With the rising importance in live music for the industry in general, it seems sensible to dig deeper into what this means for underground artists. Is it a way to recover losses from the reported drop in recorded music sales? Is it an effective means of promoting your music?

In this interview we get down to the nuts and bolts of the current live campaign for Scottish blackened thrashers Achren, with frontman Scott Anderson. Let’s find out how the blood soaked banner flies…

UP: So, you just came of a string of live dates in Scotland and Northern England, right?

Scott Anderson: We’re in the middle of them.  Got a couple more down south over the next couple of weeks and we’re done.

UP: How did you fare?
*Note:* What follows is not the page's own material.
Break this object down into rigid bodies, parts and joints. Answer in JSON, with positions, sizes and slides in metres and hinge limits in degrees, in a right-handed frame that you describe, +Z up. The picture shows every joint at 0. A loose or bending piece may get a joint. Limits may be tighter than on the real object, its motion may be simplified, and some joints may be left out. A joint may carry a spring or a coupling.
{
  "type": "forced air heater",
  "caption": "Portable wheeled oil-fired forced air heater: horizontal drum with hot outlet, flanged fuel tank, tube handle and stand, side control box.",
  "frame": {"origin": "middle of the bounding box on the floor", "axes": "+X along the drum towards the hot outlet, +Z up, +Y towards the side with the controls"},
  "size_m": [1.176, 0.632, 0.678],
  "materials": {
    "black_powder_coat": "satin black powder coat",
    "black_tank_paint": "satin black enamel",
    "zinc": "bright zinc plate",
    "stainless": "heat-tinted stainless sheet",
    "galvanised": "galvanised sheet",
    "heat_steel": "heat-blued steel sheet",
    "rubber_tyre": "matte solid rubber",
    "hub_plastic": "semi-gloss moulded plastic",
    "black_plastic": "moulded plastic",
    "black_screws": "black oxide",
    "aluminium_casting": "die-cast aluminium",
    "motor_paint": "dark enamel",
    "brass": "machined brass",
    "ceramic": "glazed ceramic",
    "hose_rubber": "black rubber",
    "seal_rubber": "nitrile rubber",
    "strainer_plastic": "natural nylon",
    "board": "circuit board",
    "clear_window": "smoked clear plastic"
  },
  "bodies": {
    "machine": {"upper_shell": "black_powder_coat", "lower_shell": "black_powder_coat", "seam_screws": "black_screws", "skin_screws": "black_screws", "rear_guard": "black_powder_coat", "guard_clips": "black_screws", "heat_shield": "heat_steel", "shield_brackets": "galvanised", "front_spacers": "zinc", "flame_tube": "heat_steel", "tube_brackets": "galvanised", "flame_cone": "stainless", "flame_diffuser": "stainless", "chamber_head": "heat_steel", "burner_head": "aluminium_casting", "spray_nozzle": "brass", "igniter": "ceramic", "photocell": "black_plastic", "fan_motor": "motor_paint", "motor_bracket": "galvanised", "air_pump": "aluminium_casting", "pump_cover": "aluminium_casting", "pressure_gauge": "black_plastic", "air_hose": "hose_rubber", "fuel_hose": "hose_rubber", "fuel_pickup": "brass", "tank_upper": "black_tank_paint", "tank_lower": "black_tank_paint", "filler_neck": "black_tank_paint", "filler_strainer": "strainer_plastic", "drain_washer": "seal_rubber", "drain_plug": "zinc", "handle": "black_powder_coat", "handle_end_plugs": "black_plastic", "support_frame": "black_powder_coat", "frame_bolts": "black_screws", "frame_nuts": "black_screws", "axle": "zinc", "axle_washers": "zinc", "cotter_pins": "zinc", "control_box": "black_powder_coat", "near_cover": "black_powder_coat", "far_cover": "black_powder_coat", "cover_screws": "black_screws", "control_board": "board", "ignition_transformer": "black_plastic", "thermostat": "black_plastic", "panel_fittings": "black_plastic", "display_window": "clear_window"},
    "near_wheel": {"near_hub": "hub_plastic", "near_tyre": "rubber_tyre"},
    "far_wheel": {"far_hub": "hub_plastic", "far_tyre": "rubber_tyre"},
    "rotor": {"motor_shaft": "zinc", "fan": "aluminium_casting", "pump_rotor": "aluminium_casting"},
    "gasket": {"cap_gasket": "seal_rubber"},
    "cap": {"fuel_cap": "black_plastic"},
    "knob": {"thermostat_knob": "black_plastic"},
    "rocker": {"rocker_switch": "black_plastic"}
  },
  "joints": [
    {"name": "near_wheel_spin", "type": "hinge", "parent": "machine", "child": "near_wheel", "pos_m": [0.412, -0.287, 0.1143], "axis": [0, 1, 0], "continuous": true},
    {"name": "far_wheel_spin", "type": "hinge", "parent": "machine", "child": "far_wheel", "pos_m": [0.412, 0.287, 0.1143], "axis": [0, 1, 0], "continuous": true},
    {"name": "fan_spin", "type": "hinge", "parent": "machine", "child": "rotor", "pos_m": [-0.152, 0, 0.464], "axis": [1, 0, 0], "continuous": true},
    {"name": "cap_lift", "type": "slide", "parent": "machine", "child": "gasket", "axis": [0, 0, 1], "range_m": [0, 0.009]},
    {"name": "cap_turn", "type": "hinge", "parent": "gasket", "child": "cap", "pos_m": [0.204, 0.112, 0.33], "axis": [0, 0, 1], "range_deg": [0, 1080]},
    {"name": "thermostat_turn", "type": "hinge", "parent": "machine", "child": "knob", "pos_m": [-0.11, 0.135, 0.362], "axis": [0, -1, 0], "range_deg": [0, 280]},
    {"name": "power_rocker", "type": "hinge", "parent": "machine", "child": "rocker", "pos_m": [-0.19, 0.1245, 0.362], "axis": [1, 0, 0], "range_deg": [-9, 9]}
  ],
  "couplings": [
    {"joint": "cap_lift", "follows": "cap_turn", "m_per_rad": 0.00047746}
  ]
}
Was there decent attendance at all the shows?

SA: Pretty good. The least well attended one was one we jumped on at the last minute.  Wasn’t on our tour posters, was a matinee gig in a pub in Gateshead on the way to Newcastle.  The promoter saw we’d be nearby on the day and asked us to fill in for a band that had to cancel at short notice.  Understandable that there was a lower attendance than usual. Overall, though, we’ve had some great crowds and they’re often mad for pitting! You might have noticed that we haven’t done the Scottish Central Belt this time, though

UP: Why is that?

SA: A couple of reasons – one is that we played Glasgow about 6 months ago with Watain, so we don’t want to overplay just because it’s close to us.  The other is that, in general, the central belt (especially Glasgow) has been seeing really low attendances at gigs recently.
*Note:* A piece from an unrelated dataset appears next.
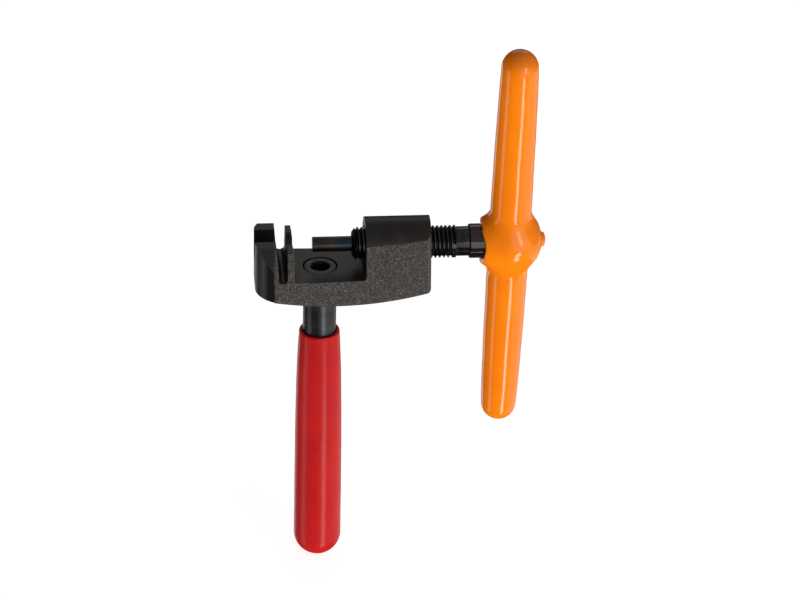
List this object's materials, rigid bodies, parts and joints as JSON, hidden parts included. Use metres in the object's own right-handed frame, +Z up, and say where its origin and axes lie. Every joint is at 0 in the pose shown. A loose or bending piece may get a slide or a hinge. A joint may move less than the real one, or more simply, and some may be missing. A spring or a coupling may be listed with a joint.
{
  "type": "chain tool",
  "caption": "Screw-type bicycle chain tool: forged body with anvil, slot and supporting tooth, threaded spindle with driving pin and dipped T-handle, dipped straight handle.",
  "frame": {"origin": "where the spindle axis crosses the handle axis, above the middle of the handle screw", "axes": "+X along the spindle from the anvil to the T-handle, +Z up away from the handle, +Y away from the working side"},
  "size_m": [0.0866, 0.0257, 0.1752],
  "materials": {
    "black_forging": "forged and black oxide finished, milled faces smooth",
    "black_bar": "black oxide, drawn bar",
    "black_fastener": "black oxide, satin",
    "red_dip": "dipped soft PVC, satin",
    "black_spindle": "turned, black oxide",
    "pin_steel": "hardened and tempered, polished, faint straw and blue tint",
    "spring_wire": "drawn spring wire",
    "bare_bar": "plain drawn bar, hidden under the coating",
    "orange_dip": "dipped soft PVC, glossy"
  },
  "bodies": {
    "frame": {"forged_body": "black_forging", "handle_rod": "black_bar", "handle_screw": "black_fastener", "handle_grip": "red_dip"},
    "pin": {"driving_pin": "pin_steel", "pin_retaining_ring": "spring_wire"},
    "screw": {"spindle": "black_spindle", "t_bar": "bare_bar", "t_handle_coating": "orange_dip"}
  },
  "joints": [
    {"name": "pin_travel", "type": "slide", "parent": "frame", "child": "pin", "axis": [1, 0, 0], "range_m": [-0.01122, 0.01501]},
    {"name": "spindle_turn", "type": "hinge", "parent": "pin", "child": "screw", "pos_m": [0, 0, 0], "axis": [1, 0, 0], "range_deg": [-3230, 4320]}
  ],
  "couplings": [
    {"joint": "pin_travel", "follows": "spindle_turn", "m_per_rad": 0.00019894}
  ]
}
I think that’s probably a combination of financial climate and over-saturation.  There are so many gigs happening in the area that they’re competing for audience.  From our point of view, we’d rather do one great show every year or so than a few shows where people in general say “I saw them last month” or “I’m sure they’ll play again soon” and then we’re just another show competing for audience share.
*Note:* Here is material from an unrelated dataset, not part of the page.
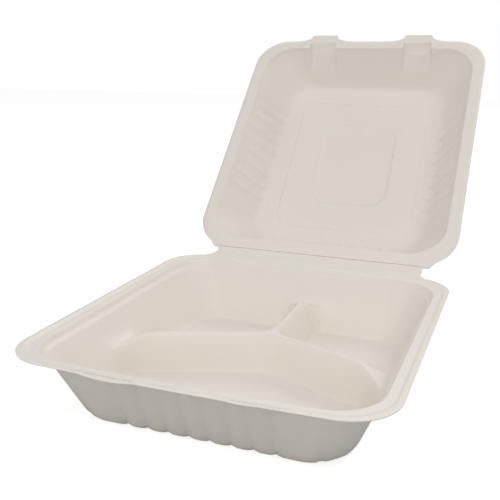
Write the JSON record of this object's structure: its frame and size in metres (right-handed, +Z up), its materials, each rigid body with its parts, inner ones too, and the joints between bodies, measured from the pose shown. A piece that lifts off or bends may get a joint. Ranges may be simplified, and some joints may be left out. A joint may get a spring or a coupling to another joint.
{
  "type": "bagasse clamshell container",
  "caption": "Hinged takeaway food container of moulded bagasse pulp, with a divided tray, locking slots and a lid with tabs.",
  "frame": {"origin": "middle of the tray's flat underside", "axes": "+X along the hinge to the right seen from the front, +Y from the slotted front rim towards the hinge, +Z up"},
  "size_m": [0.23, 0.4364, 0.2309],
  "materials": {
    "pulp": "matt moulded bagasse pulp, unbleached off-white"
  },
  "bodies": {
    "tray": {"tray": "pulp"},
    "lid": {"lid": "pulp"}
  },
  "joints": [
    {"name": "lid_hinge", "type": "hinge", "parent": "tray", "child": "lid", "pos_m": [0, 0.134, 0.04615], "axis": [1, 0, 0], "range_deg": [-45.3, 134.7]}
  ]
}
UP: You mentioned briefly that one of the gigs was a bit last minute and didn’t end up on your tour poster (thereby affecting attendance). Different people have their own theories on reasons for low attendance: bands blame lazy promoters, who in turn blame bands for not helping to raise awareness. Do you think there’s any particular direction to throw the blame? Should bands be taking more involved approach?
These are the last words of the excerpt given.